— START —

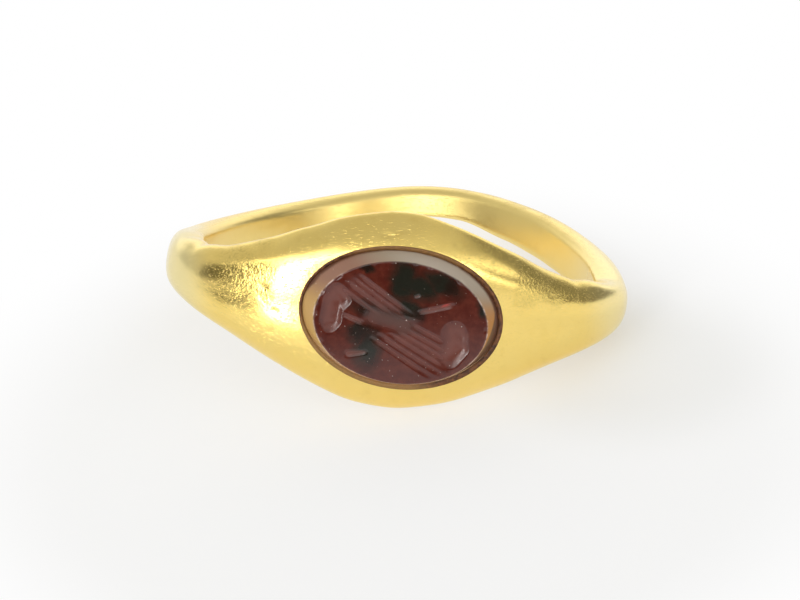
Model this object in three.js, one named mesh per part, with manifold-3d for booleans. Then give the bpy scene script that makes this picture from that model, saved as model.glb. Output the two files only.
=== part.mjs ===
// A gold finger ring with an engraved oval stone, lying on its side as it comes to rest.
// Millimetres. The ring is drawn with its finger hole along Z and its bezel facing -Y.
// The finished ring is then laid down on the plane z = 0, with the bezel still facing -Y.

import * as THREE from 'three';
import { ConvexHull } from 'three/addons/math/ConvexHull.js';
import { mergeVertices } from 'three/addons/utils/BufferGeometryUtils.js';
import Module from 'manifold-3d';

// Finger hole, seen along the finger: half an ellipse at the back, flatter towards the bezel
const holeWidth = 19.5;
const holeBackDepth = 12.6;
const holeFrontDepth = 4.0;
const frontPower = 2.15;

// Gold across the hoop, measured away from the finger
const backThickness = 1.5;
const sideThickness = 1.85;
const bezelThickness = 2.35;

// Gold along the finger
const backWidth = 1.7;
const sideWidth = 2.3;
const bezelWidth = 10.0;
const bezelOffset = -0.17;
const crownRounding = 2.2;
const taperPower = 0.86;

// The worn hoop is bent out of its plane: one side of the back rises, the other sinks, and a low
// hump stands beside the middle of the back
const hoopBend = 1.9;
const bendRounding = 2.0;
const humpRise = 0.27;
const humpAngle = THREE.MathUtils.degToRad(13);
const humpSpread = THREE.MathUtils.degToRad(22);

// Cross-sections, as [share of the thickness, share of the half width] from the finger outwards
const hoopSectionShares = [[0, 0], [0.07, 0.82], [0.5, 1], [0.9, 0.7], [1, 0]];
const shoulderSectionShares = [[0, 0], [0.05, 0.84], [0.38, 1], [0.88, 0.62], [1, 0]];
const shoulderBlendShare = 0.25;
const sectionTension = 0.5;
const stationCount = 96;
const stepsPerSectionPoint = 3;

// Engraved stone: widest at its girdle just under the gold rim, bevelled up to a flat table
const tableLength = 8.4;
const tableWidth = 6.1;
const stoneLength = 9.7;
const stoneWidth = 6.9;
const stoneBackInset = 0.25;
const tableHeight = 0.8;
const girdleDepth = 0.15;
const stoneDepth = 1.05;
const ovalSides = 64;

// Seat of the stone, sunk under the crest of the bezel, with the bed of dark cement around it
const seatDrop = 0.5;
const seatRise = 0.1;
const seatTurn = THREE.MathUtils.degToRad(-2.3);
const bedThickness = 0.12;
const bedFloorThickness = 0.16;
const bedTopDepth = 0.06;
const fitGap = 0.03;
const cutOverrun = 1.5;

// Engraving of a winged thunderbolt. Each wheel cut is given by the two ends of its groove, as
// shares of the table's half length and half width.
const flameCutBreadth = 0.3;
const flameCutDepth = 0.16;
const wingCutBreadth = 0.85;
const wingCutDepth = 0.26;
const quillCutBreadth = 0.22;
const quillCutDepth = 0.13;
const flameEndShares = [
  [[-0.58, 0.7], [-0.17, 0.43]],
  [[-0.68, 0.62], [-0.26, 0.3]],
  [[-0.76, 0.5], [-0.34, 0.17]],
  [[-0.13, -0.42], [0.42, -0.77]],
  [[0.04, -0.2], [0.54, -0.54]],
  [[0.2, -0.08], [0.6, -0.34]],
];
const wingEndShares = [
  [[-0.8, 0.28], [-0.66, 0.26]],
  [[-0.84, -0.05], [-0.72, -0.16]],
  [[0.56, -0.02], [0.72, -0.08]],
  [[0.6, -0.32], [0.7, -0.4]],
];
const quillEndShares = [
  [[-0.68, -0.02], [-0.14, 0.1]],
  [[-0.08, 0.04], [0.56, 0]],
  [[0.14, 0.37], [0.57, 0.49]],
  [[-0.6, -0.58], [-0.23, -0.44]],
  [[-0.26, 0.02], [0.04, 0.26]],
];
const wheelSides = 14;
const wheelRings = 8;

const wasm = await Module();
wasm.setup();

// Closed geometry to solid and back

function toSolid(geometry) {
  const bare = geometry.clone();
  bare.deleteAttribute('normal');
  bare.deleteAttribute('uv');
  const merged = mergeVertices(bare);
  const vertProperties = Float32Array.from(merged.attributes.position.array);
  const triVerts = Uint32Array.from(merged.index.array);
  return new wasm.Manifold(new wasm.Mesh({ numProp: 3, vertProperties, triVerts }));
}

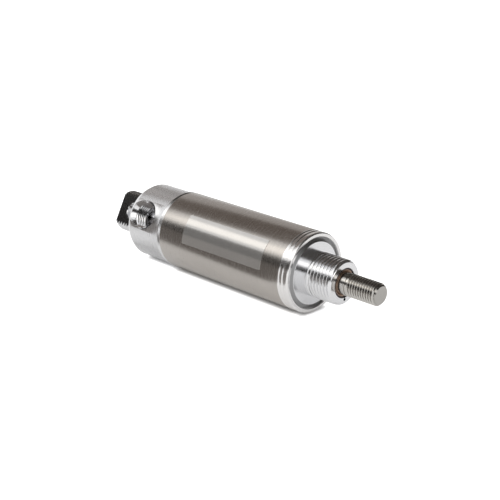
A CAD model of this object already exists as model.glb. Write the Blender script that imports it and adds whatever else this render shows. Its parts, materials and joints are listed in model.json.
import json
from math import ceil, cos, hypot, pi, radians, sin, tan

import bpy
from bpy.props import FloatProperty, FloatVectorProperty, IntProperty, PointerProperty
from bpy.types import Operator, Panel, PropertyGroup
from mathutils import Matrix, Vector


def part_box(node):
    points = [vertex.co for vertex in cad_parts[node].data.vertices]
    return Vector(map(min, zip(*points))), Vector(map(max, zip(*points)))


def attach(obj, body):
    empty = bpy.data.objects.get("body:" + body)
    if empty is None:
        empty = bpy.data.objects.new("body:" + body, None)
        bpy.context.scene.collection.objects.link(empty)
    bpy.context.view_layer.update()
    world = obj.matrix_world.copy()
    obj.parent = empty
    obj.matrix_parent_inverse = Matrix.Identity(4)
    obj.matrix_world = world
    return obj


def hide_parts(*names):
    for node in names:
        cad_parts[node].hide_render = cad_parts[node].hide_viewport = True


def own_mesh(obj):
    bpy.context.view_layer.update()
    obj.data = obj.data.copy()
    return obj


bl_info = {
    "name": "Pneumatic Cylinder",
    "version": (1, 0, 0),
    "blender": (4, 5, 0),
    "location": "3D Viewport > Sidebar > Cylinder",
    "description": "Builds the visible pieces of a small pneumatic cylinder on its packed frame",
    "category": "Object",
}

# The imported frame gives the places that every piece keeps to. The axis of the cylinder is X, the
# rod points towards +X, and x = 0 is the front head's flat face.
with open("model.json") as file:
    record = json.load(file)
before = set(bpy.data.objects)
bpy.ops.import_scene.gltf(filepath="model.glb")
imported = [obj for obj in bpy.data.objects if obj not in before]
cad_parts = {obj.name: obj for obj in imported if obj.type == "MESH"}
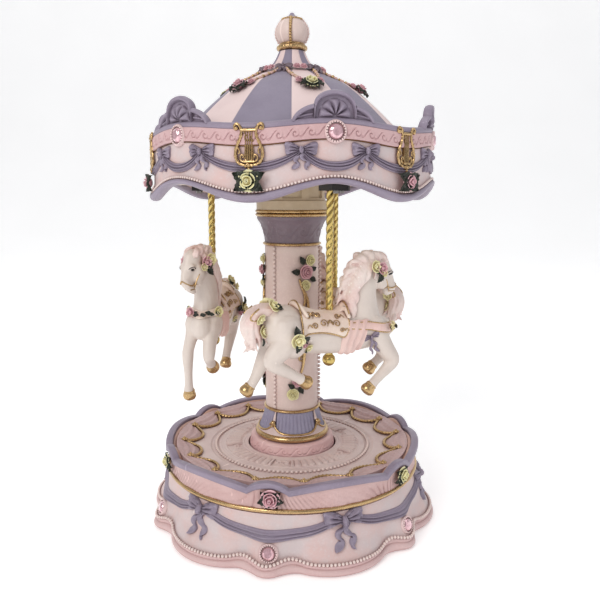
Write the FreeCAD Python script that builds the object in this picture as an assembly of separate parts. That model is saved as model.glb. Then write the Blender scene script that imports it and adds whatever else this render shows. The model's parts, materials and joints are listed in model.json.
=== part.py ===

— END —
— START —

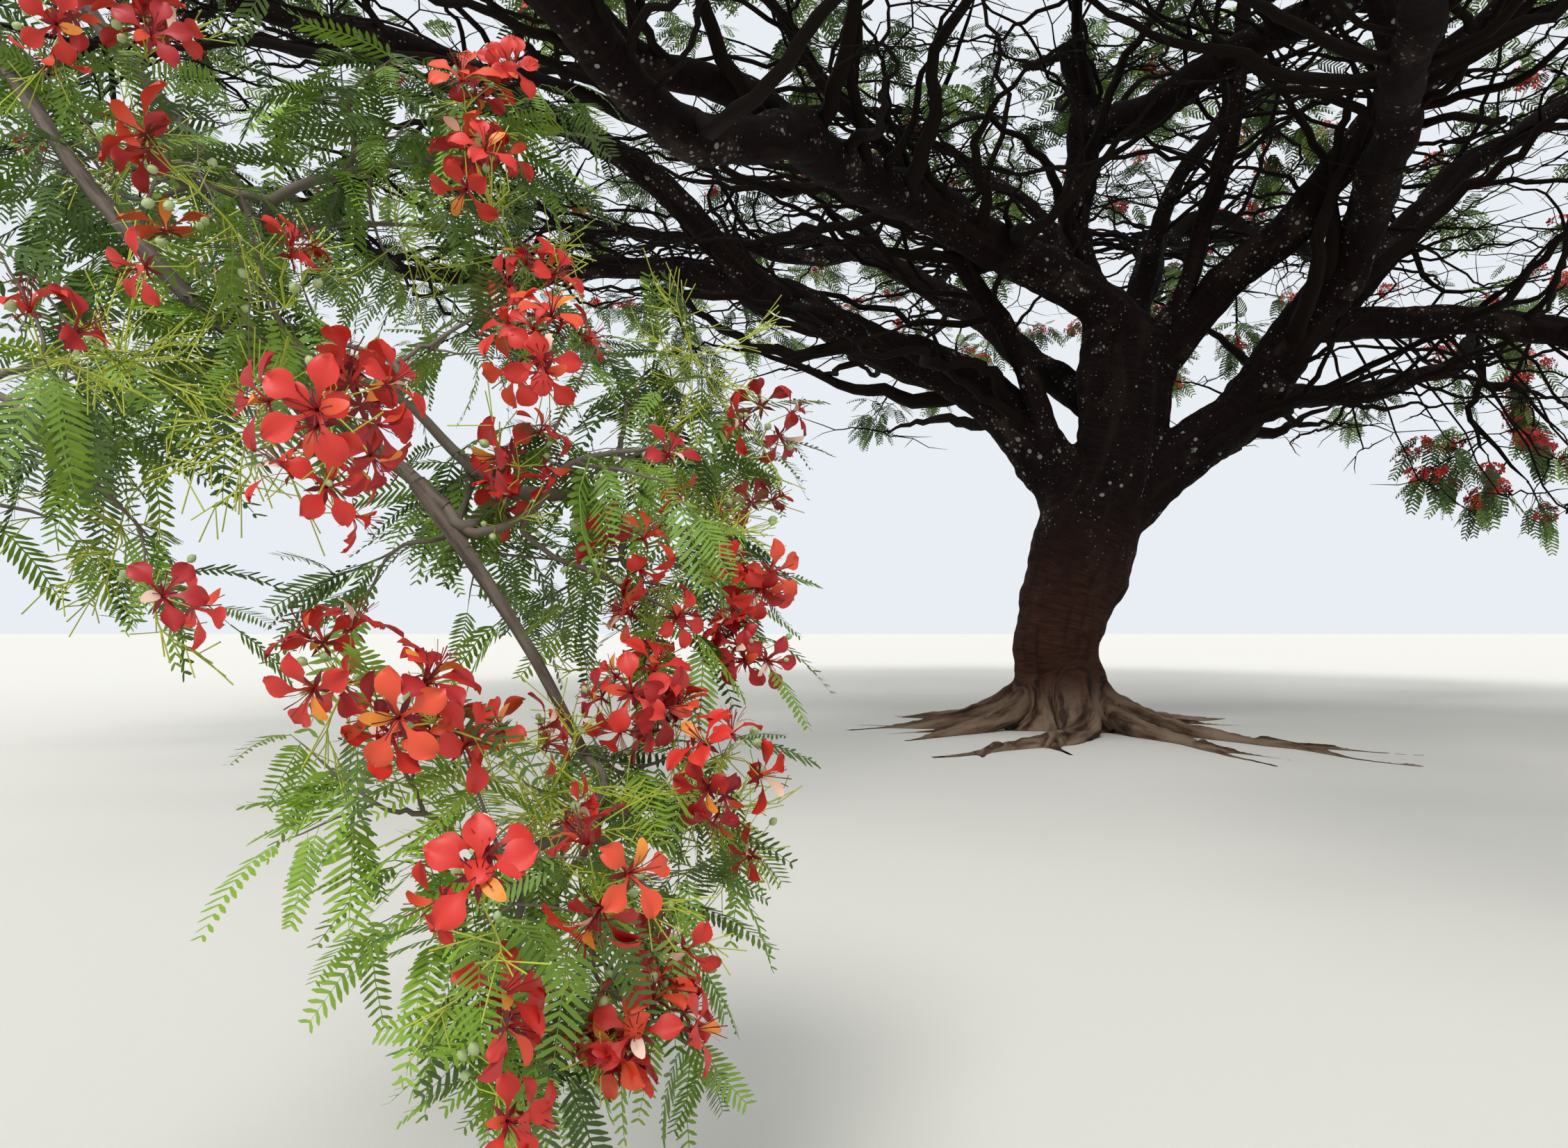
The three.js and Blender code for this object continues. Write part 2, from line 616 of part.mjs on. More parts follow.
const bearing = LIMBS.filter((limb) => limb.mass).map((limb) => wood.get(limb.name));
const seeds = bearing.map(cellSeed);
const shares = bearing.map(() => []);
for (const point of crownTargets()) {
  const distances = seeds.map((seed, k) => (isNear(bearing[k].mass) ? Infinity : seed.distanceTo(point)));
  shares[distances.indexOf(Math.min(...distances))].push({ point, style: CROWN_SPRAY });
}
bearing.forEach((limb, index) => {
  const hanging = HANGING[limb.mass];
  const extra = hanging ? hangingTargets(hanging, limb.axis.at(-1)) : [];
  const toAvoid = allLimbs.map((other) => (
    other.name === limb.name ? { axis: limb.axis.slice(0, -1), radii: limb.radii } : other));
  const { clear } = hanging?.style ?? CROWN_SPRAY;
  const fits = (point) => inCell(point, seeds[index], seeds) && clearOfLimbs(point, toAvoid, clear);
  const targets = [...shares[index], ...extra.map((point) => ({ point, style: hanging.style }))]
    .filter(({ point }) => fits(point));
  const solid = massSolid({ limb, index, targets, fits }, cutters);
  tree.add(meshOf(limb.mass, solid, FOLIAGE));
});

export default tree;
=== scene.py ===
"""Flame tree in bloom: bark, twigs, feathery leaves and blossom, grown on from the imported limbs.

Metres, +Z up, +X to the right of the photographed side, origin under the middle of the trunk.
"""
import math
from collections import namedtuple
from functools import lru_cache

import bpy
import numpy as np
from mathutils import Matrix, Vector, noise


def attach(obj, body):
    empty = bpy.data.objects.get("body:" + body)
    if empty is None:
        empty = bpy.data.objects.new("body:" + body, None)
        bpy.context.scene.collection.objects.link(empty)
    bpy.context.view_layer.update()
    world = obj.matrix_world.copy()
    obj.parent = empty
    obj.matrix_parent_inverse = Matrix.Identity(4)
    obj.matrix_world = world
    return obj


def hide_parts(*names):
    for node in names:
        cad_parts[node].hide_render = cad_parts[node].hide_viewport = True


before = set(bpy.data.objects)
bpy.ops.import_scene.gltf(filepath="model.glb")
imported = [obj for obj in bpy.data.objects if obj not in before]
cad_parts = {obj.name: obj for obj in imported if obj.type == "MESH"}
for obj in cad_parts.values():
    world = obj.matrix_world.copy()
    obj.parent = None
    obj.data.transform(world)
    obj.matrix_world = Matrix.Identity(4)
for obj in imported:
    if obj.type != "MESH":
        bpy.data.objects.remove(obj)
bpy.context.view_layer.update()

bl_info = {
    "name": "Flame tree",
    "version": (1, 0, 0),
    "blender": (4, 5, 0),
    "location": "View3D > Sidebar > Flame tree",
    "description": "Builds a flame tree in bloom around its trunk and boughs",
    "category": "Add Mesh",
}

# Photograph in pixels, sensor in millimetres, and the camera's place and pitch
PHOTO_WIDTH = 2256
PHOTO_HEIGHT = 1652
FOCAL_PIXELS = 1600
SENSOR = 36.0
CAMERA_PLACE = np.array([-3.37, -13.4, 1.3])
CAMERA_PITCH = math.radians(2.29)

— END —

(Goal): Extract exactly the run of lines beginning at the line with "Model this object" and ending at the line with "const taperPower = 0.86;", including both ends and nothing beyond them.

(Full solution):
Model this object in three.js, one named mesh per part, with manifold-3d for booleans. Then give the bpy scene script that makes this picture from that model, saved as model.glb. Output the two files only.
=== part.mjs ===
// A gold finger ring with an engraved oval stone, lying on its side as it comes to rest.
// Millimetres. The ring is drawn with its finger hole along Z and its bezel facing -Y.
// The finished ring is then laid down on the plane z = 0, with the bezel still facing -Y.

import * as THREE from 'three';
import { ConvexHull } from 'three/addons/math/ConvexHull.js';
import { mergeVertices } from 'three/addons/utils/BufferGeometryUtils.js';
import Module from 'manifold-3d';

// Finger hole, seen along the finger: half an ellipse at the back, flatter towards the bezel
const holeWidth = 19.5;
const holeBackDepth = 12.6;
const holeFrontDepth = 4.0;
const frontPower = 2.15;

// Gold across the hoop, measured away from the finger
const backThickness = 1.5;
const sideThickness = 1.85;
const bezelThickness = 2.35;

// Gold along the finger
const backWidth = 1.7;
const sideWidth = 2.3;
const bezelWidth = 10.0;
const bezelOffset = -0.17;
const crownRounding = 2.2;
const taperPower = 0.86;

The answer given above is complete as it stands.